Instruction >>
Copy each line of the listing below exactly.

---

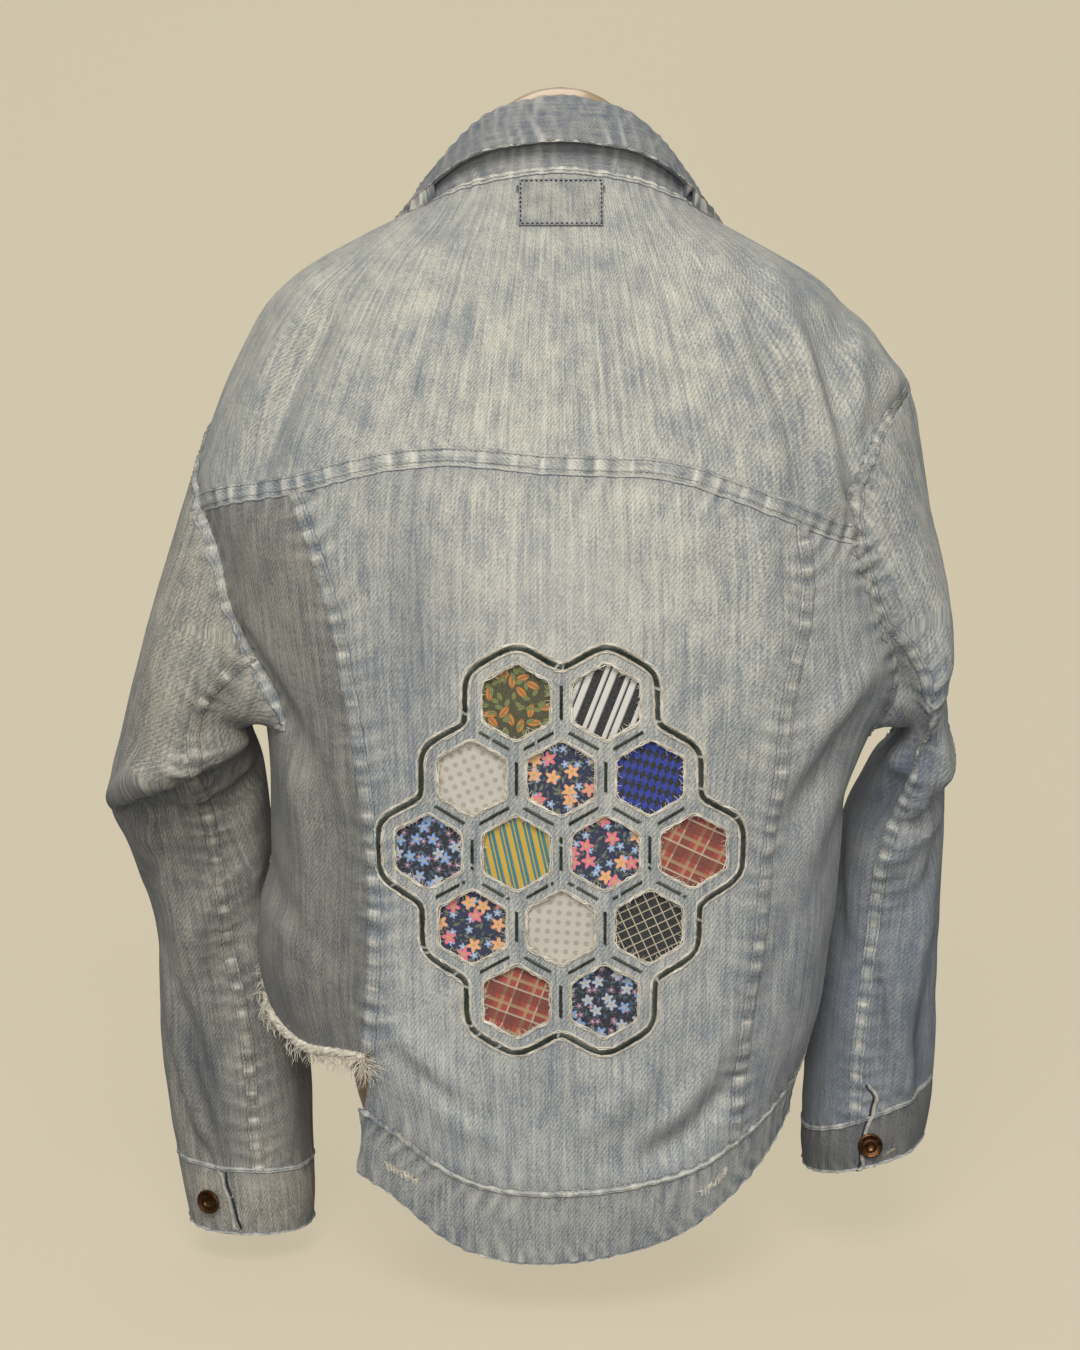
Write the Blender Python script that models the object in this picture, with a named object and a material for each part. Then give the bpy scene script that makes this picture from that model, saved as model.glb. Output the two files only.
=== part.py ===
"""An oversized denim jacket with one cropped side, standing on a dress form.

Metres, +Z up. The jacket's back faces +Y and the wearer's left is +X. Heights in the tables are
measured from a level HEM_LIFT above the surface that the form stands on. Angles go round the body
in degrees: 0 is the centre back, 90 the wearer's left, -90 the right and 180 the centre front.
"""
import math

import bmesh
import bpy
import numpy as np
from mathutils import Matrix, Vector

HEM_LIFT = 0.030
DENIM = 0.0015
DOUBLED = 0.0026
SEAM_INSET = 0.0004
SLEEVE_INSET = 0.0006
LAYER_GAP = 0.0003
SQUARENESS = 2.4
BUTTON_RADIUS = 0.0085
HEXAGON_PITCH = 0.055
WINDOW_RADIUS = 0.0245
PATCH_RADIUS = 0.0295

# Half sizes of the body's level sections. The front half narrows from the side to the front widths.
BODY = {
    "height": (0.00, 0.05, 0.10, 0.15, 0.20, 0.27, 0.31, 0.335, 0.36, 0.39, 0.42, 0.46, 0.51, 0.55,
               0.59, 0.62, 0.645, 0.66, 0.675, 0.69, 0.71),
    "left": (0.136, 0.142, 0.160, 0.192, 0.203, 0.194, 0.192, 0.192, 0.195, 0.205, 0.215, 0.226, 0.236,
             0.224, 0.206, 0.188, 0.162, 0.132, 0.096, 0.083, 0.074),
    "right": (0.136, 0.147, 0.157, 0.172, 0.180, 0.188, 0.194, 0.203, 0.220, 0.224, 0.219, 0.216, 0.224,
              0.229, 0.211, 0.185, 0.150, 0.122, 0.093, 0.081, 0.072),
    "left_front": (0.120, 0.125, 0.135, 0.150, 0.155, 0.160, 0.170, 0.178, 0.186, 0.193, 0.200, 0.208,
                   0.215, 0.210, 0.196, 0.180, 0.154, 0.128, 0.096, 0.080, 0.070),
    "right_front": (0.120, 0.130, 0.140, 0.150, 0.155, 0.165, 0.172, 0.180, 0.188, 0.193, 0.198, 0.202,
                    0.210, 0.215, 0.200, 0.176, 0.144, 0.118, 0.092, 0.078, 0.070),
    "back": (0.108, 0.114, 0.118, 0.122, 0.124, 0.126, 0.127, 0.128, 0.129, 0.129, 0.129, 0.128, 0.123,
             0.113, 0.101, 0.091, 0.082, 0.077, 0.071, 0.066, 0.060),
    "front": (0.105, 0.110, 0.112, 0.115, 0.118, 0.120, 0.121, 0.122, 0.123, 0.123, 0.123, 0.122, 0.117,
              0.108, 0.097, 0.087, 0.077, 0.071, 0.065, 0.060, 0.055),
}

# Heights of the edges and seams that run round the body, by angle.
LEVELS = {
    "angle": (-180, -155, -135, -110, -90, -60, -45, -30, -15, 0, 15, 30, 45, 60, 75, 90, 110, 135, 155,
              180),
    "band_bottom": (0.085, 0.088, 0.092, 0.097, 0.100, 0.078, 0.052, 0.030, 0.017, 0.010, 0.020, 0.046,
                    0.063, 0.070, 0.080, 0.090, 0.090, 0.090, 0.087, 0.085),
    "band_top": (0.125, 0.128, 0.133, 0.139, 0.142, 0.112, 0.090, 0.072, 0.063, 0.059, 0.069, 0.092,
                 0.107, 0.115, 0.125, 0.135, 0.135, 0.135, 0.132, 0.130),
    "raw": (0.170, 0.174, 0.178, 0.182, 0.185, 0.155, 0.135, 0.120, 0.112, 0.108, 0.114, 0.128, 0.148,
            0.146, 0.155, 0.190, 0.186, 0.175, 0.166, 0.160),
    "armpit": (0.345, 0.345, 0.345, 0.344, 0.343, 0.345, 0.350, 0.352, 0.353, 0.354, 0.355, 0.355, 0.354,
               0.352, 0.350, 0.349, 0.349, 0.350, 0.347, 0.345),
    "yoke": (0.490, 0.490, 0.485, 0.475, 0.466, 0.473, 0.481, 0.497, 0.515, 0.518, 0.524, 0.517, 0.504,
             0.494, 0.485, 0.482, 0.484, 0.488, 0.490, 0.490),
    "shoulder": (0.555, 0.558, 0.560, 0.560, 0.560, 0.565, 0.570, 0.576, 0.580, 0.580, 0.575, 0.565,
                 0.555, 0.545, 0.540, 0.538, 0.540, 0.548, 0.553, 0.555),
    "neck": (0.618, 0.646, 0.664, 0.674, 0.676, 0.686, 0.692, 0.697, 0.700, 0.702, 0.700, 0.697, 0.692,
             0.685, 0.680, 0.676, 0.674, 0.664, 0.646, 0.618),
}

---

Correct response >>
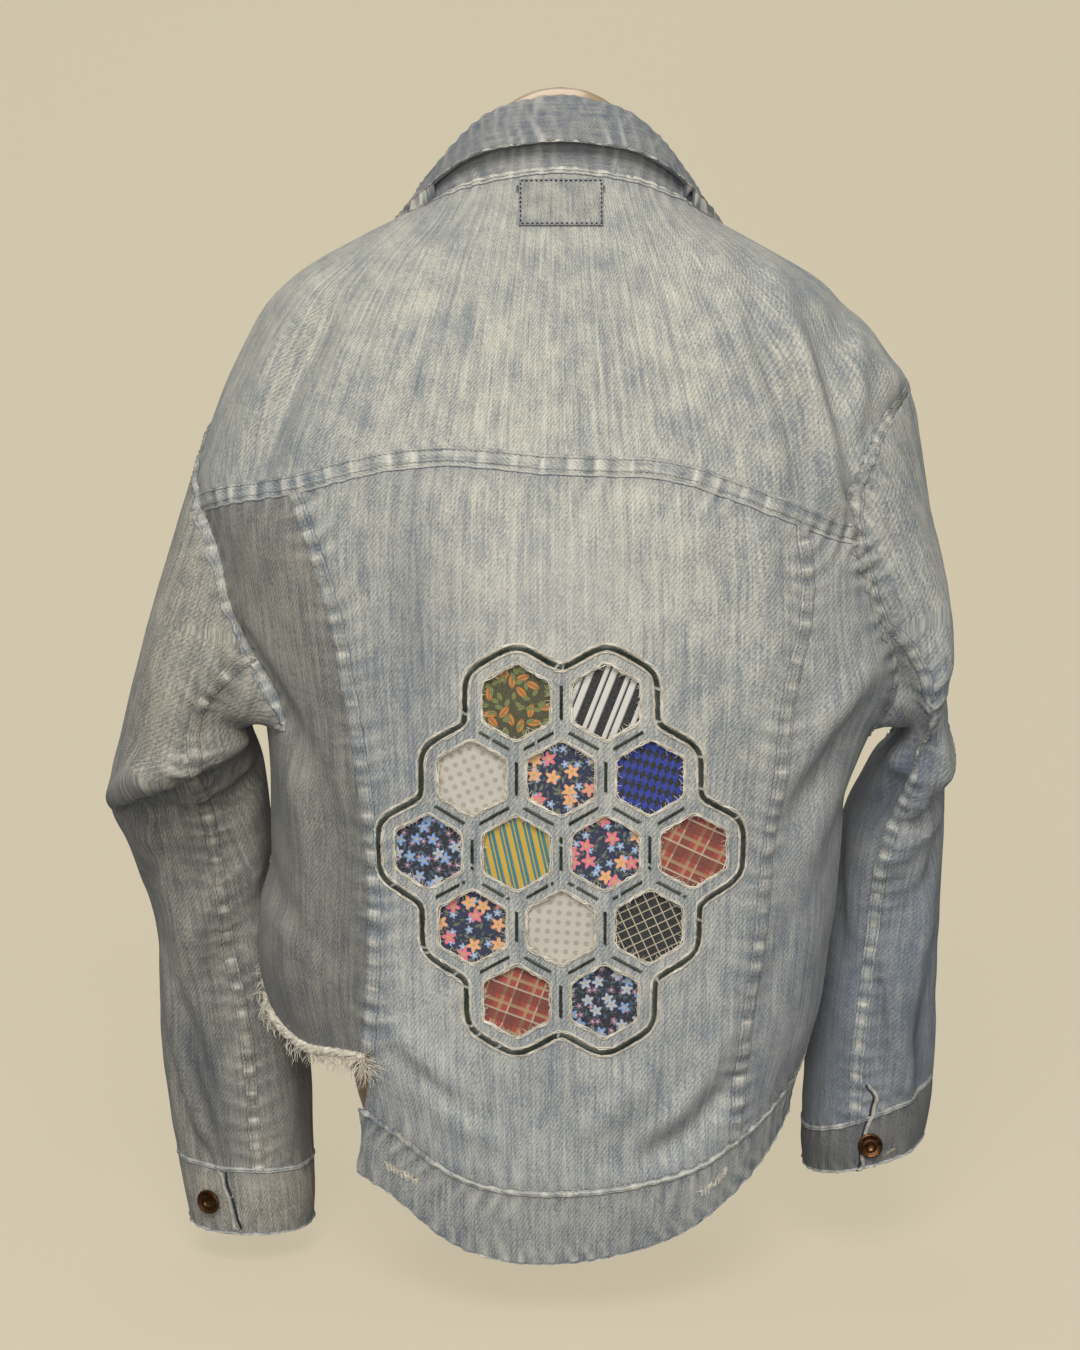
Write the Blender Python script that models the object in this picture, with a named object and a material for each part. Then give the bpy scene script that makes this picture from that model, saved as model.glb. Output the two files only.
=== part.py ===
"""An oversized denim jacket with one cropped side, standing on a dress form.

Metres, +Z up. The jacket's back faces +Y and the wearer's left is +X. Heights in the tables are
measured from a level HEM_LIFT above the surface that the form stands on. Angles go round the body
in degrees: 0 is the centre back, 90 the wearer's left, -90 the right and 180 the centre front.
"""
import math

import bmesh
import bpy
import numpy as np
from mathutils import Matrix, Vector

HEM_LIFT = 0.030
DENIM = 0.0015
DOUBLED = 0.0026
SEAM_INSET = 0.0004
SLEEVE_INSET = 0.0006
LAYER_GAP = 0.0003
SQUARENESS = 2.4
BUTTON_RADIUS = 0.0085
HEXAGON_PITCH = 0.055
WINDOW_RADIUS = 0.0245
PATCH_RADIUS = 0.0295

# Half sizes of the body's level sections. The front half narrows from the side to the front widths.
BODY = {
    "height": (0.00, 0.05, 0.10, 0.15, 0.20, 0.27, 0.31, 0.335, 0.36, 0.39, 0.42, 0.46, 0.51, 0.55,
               0.59, 0.62, 0.645, 0.66, 0.675, 0.69, 0.71),
    "left": (0.136, 0.142, 0.160, 0.192, 0.203, 0.194, 0.192, 0.192, 0.195, 0.205, 0.215, 0.226, 0.236,
             0.224, 0.206, 0.188, 0.162, 0.132, 0.096, 0.083, 0.074),
    "right": (0.136, 0.147, 0.157, 0.172, 0.180, 0.188, 0.194, 0.203, 0.220, 0.224, 0.219, 0.216, 0.224,
              0.229, 0.211, 0.185, 0.150, 0.122, 0.093, 0.081, 0.072),
    "left_front": (0.120, 0.125, 0.135, 0.150, 0.155, 0.160, 0.170, 0.178, 0.186, 0.193, 0.200, 0.208,
                   0.215, 0.210, 0.196, 0.180, 0.154, 0.128, 0.096, 0.080, 0.070),
    "right_front": (0.120, 0.130, 0.140, 0.150, 0.155, 0.165, 0.172, 0.180, 0.188, 0.193, 0.198, 0.202,
                    0.210, 0.215, 0.200, 0.176, 0.144, 0.118, 0.092, 0.078, 0.070),
    "back": (0.108, 0.114, 0.118, 0.122, 0.124, 0.126, 0.127, 0.128, 0.129, 0.129, 0.129, 0.128, 0.123,
             0.113, 0.101, 0.091, 0.082, 0.077, 0.071, 0.066, 0.060),
    "front": (0.105, 0.110, 0.112, 0.115, 0.118, 0.120, 0.121, 0.122, 0.123, 0.123, 0.123, 0.122, 0.117,
              0.108, 0.097, 0.087, 0.077, 0.071, 0.065, 0.060, 0.055),
}

# Heights of the edges and seams that run round the body, by angle.
LEVELS = {
    "angle": (-180, -155, -135, -110, -90, -60, -45, -30, -15, 0, 15, 30, 45, 60, 75, 90, 110, 135, 155,
              180),
    "band_bottom": (0.085, 0.088, 0.092, 0.097, 0.100, 0.078, 0.052, 0.030, 0.017, 0.010, 0.020, 0.046,
                    0.063, 0.070, 0.080, 0.090, 0.090, 0.090, 0.087, 0.085),
    "band_top": (0.125, 0.128, 0.133, 0.139, 0.142, 0.112, 0.090, 0.072, 0.063, 0.059, 0.069, 0.092,
                 0.107, 0.115, 0.125, 0.135, 0.135, 0.135, 0.132, 0.130),
    "raw": (0.170, 0.174, 0.178, 0.182, 0.185, 0.155, 0.135, 0.120, 0.112, 0.108, 0.114, 0.128, 0.148,
            0.146, 0.155, 0.190, 0.186, 0.175, 0.166, 0.160),
    "armpit": (0.345, 0.345, 0.345, 0.344, 0.343, 0.345, 0.350, 0.352, 0.353, 0.354, 0.355, 0.355, 0.354,
               0.352, 0.350, 0.349, 0.349, 0.350, 0.347, 0.345),
    "yoke": (0.490, 0.490, 0.485, 0.475, 0.466, 0.473, 0.481, 0.497, 0.515, 0.518, 0.524, 0.517, 0.504,
             0.494, 0.485, 0.482, 0.484, 0.488, 0.490, 0.490),
    "shoulder": (0.555, 0.558, 0.560, 0.560, 0.560, 0.565, 0.570, 0.576, 0.580, 0.580, 0.575, 0.565,
                 0.555, 0.545, 0.540, 0.538, 0.540, 0.548, 0.553, 0.555),
    "neck": (0.618, 0.646, 0.664, 0.674, 0.676, 0.686, 0.692, 0.697, 0.700, 0.702, 0.700, 0.697, 0.692,
             0.685, 0.680, 0.676, 0.674, 0.664, 0.646, 0.618),
}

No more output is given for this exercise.